Work to complete -> Find and copy every line in the records that includes the string "imported".

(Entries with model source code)
= = = = = = =

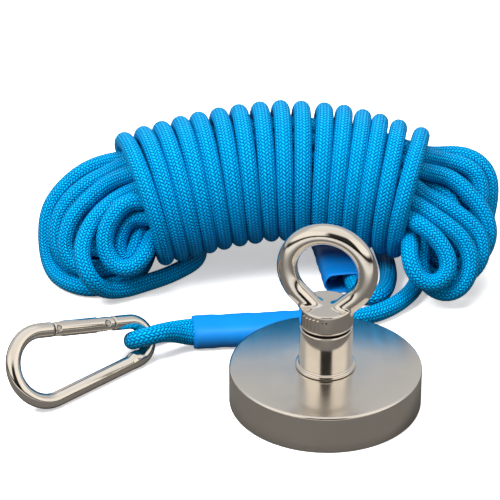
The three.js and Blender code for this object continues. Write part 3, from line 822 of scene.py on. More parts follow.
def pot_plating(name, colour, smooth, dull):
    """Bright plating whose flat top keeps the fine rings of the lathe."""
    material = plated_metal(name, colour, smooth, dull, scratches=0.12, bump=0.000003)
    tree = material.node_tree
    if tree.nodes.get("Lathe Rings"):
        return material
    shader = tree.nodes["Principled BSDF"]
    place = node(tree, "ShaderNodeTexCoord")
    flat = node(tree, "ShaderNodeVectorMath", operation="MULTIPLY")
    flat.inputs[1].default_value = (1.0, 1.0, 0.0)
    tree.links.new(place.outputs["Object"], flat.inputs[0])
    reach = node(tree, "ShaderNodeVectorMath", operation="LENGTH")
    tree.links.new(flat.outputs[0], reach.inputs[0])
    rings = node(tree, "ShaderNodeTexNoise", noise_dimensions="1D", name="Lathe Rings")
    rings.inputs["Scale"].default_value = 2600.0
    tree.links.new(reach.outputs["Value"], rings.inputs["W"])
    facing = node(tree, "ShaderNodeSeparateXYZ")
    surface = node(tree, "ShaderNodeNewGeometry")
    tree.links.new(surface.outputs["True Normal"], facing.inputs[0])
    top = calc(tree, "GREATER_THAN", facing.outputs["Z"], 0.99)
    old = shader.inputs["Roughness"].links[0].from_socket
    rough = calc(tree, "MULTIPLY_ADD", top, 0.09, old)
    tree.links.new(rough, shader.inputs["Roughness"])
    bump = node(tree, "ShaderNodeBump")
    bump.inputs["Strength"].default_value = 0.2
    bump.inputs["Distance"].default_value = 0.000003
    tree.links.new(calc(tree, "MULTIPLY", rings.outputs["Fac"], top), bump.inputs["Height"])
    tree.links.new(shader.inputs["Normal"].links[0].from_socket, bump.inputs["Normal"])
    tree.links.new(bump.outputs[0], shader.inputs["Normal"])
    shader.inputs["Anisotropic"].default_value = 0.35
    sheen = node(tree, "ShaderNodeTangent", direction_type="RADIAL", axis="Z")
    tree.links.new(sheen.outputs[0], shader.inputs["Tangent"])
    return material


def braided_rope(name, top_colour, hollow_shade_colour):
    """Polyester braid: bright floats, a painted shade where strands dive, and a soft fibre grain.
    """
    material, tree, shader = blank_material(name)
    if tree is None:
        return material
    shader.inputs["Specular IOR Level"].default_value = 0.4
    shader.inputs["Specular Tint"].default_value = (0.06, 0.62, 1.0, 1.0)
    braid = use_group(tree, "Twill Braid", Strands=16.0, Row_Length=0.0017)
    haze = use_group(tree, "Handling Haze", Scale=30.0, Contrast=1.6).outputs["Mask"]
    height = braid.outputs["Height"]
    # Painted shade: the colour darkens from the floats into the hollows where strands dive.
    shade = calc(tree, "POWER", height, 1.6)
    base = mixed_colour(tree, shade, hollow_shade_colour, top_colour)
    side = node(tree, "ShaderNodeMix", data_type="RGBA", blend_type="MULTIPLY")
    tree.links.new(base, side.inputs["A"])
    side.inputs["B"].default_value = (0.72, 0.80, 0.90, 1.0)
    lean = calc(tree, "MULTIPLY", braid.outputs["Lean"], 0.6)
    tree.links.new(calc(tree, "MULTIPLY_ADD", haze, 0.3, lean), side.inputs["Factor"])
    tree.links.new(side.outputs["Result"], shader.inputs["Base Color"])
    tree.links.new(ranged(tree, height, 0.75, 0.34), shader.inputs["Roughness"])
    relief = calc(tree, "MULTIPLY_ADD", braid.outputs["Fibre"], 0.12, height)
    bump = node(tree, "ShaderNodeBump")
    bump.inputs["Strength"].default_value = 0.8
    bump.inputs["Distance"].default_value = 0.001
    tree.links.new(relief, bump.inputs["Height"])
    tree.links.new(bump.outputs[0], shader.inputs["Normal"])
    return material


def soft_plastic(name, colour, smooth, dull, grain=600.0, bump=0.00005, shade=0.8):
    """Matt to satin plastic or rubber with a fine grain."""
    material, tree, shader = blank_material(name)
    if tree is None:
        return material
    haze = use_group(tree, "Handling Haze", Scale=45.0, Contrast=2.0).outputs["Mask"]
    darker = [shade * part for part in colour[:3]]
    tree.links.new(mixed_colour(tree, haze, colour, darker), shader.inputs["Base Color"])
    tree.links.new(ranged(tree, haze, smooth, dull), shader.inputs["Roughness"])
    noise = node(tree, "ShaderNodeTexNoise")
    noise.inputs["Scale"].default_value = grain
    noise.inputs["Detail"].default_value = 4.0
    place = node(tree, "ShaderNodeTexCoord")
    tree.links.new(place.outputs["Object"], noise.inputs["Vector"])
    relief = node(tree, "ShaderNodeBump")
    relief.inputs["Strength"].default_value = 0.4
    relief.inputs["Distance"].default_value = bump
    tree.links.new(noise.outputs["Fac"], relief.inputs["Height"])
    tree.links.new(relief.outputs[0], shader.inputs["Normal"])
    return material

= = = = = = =

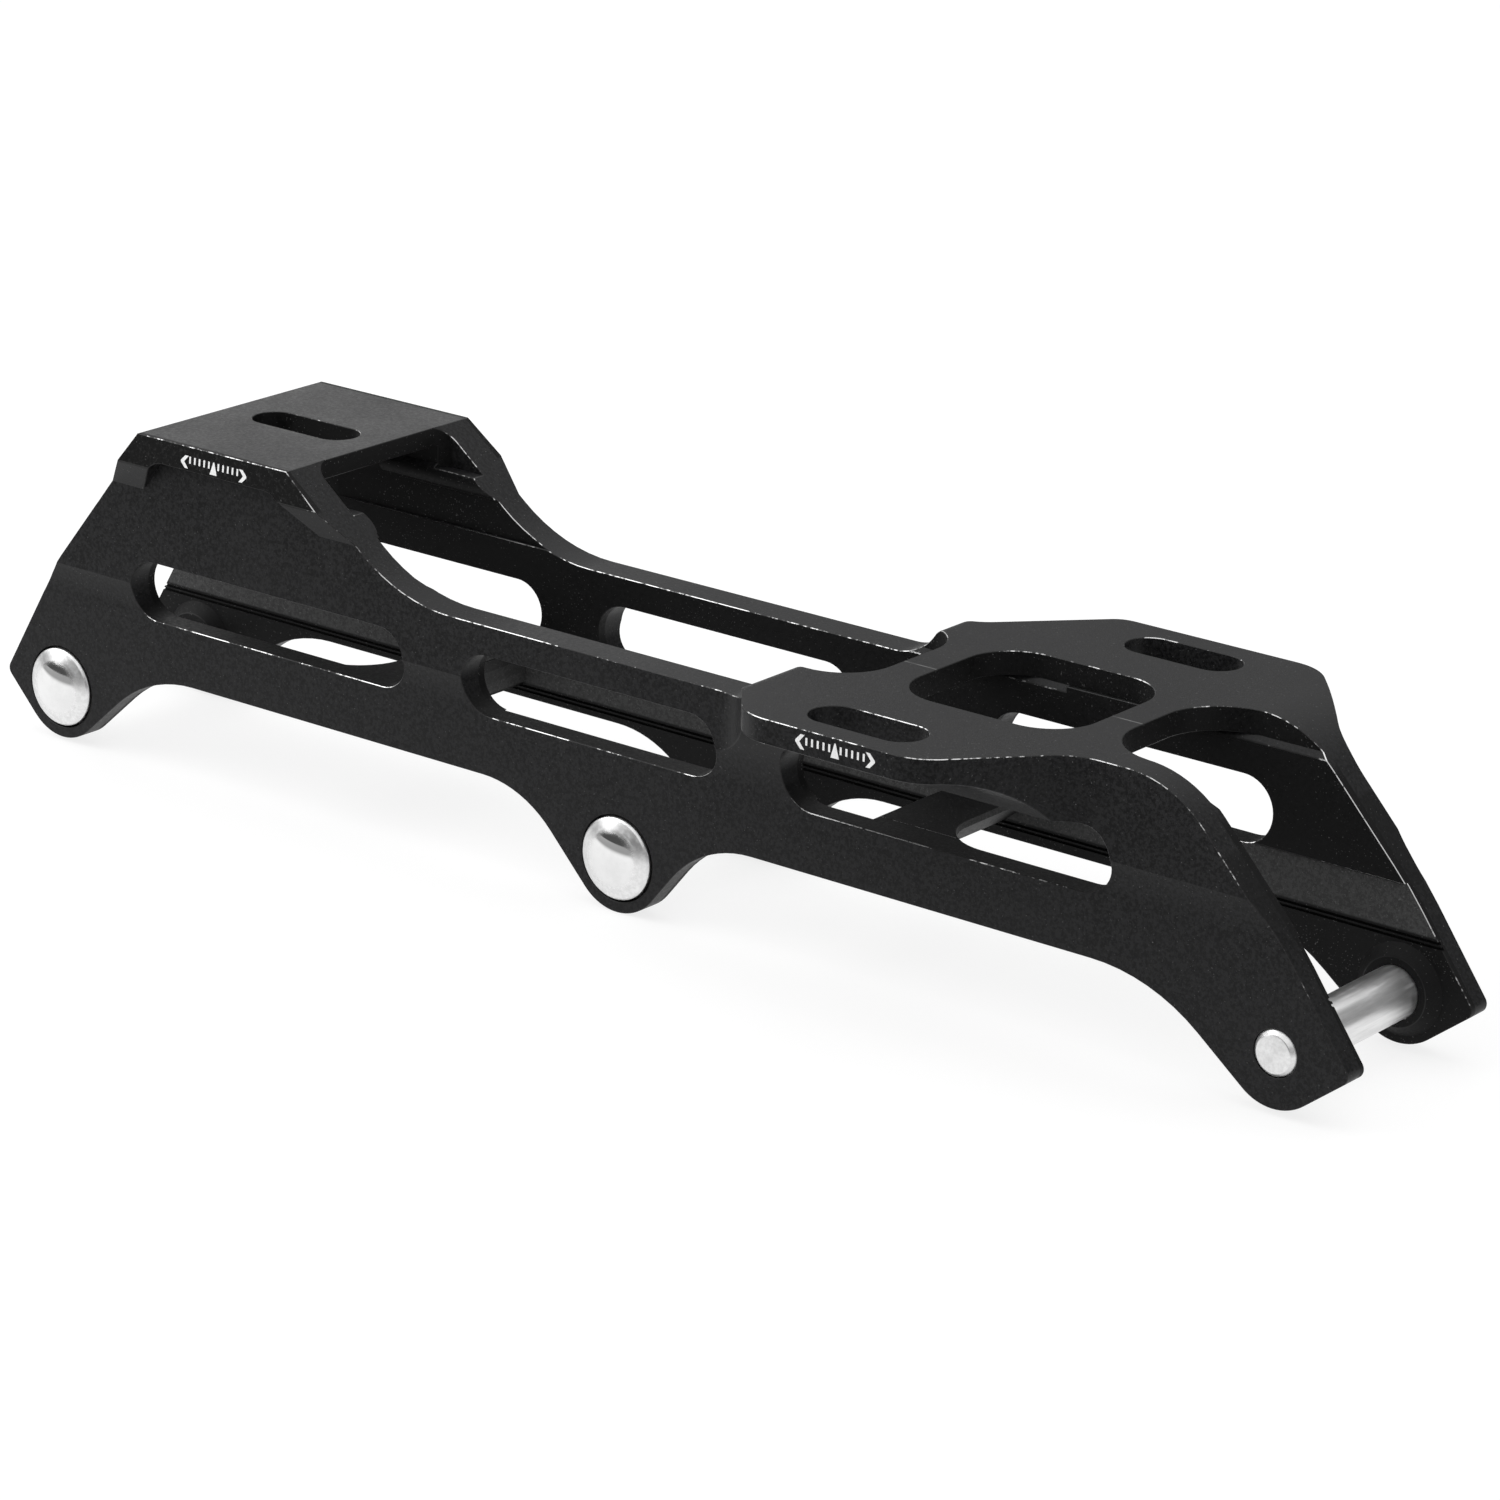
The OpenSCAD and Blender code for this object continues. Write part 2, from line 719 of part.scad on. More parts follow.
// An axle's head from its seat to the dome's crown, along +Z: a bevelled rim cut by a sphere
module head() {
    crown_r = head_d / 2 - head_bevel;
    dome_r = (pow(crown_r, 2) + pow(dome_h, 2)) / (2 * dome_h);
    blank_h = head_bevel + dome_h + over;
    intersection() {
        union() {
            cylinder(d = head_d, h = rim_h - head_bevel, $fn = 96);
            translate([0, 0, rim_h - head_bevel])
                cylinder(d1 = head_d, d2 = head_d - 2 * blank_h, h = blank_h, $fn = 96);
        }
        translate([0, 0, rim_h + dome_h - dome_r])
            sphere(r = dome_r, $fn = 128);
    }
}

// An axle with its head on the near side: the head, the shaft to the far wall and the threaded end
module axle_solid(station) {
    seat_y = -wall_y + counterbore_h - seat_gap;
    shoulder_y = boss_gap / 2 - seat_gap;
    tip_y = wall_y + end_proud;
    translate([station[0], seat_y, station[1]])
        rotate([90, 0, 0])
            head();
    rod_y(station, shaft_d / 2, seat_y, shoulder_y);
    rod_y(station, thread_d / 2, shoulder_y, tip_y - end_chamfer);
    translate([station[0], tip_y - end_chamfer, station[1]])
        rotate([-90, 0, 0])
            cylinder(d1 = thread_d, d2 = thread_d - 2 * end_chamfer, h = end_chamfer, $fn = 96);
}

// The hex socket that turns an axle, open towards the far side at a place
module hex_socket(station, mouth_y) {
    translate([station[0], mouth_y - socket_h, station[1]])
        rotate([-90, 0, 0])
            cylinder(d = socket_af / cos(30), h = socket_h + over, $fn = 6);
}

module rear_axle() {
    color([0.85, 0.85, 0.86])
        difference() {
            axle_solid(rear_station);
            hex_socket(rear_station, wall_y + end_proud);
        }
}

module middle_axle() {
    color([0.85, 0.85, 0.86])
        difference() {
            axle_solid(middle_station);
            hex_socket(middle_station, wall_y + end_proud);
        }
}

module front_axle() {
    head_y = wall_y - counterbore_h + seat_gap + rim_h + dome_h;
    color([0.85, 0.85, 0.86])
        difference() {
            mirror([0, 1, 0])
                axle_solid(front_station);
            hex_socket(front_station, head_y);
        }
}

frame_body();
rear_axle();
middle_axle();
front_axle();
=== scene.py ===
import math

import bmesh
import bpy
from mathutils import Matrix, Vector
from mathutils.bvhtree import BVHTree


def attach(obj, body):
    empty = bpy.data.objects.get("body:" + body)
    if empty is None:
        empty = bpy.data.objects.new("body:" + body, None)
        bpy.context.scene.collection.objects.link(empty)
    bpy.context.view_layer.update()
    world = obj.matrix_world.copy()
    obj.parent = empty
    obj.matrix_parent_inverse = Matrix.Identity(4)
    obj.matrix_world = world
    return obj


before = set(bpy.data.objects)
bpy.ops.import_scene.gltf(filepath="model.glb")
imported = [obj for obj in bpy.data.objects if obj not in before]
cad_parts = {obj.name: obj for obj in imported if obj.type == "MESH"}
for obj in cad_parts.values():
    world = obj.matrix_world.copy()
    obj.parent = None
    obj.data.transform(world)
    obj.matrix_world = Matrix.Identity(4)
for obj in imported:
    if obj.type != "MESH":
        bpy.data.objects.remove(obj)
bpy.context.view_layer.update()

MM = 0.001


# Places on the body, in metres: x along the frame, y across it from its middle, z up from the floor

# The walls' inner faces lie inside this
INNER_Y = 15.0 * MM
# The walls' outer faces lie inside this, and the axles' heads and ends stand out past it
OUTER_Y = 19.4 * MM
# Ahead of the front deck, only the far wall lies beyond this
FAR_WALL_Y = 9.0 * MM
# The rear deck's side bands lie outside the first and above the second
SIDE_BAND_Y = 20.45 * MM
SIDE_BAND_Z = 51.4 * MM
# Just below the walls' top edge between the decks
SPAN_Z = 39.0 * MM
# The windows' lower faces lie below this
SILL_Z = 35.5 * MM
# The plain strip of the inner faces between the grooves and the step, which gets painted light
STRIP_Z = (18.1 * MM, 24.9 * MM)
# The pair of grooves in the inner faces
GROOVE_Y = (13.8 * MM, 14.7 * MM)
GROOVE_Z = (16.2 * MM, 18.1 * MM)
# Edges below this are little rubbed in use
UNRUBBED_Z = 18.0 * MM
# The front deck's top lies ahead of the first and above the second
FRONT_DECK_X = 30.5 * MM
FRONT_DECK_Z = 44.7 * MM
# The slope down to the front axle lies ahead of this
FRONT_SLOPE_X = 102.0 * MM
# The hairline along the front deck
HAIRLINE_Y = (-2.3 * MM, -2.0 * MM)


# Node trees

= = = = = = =

Solution for this exercise ->
imported = [obj for obj in bpy.data.objects if obj not in before]
cad_parts = {obj.name: obj for obj in imported if obj.type == "MESH"}
for obj in imported:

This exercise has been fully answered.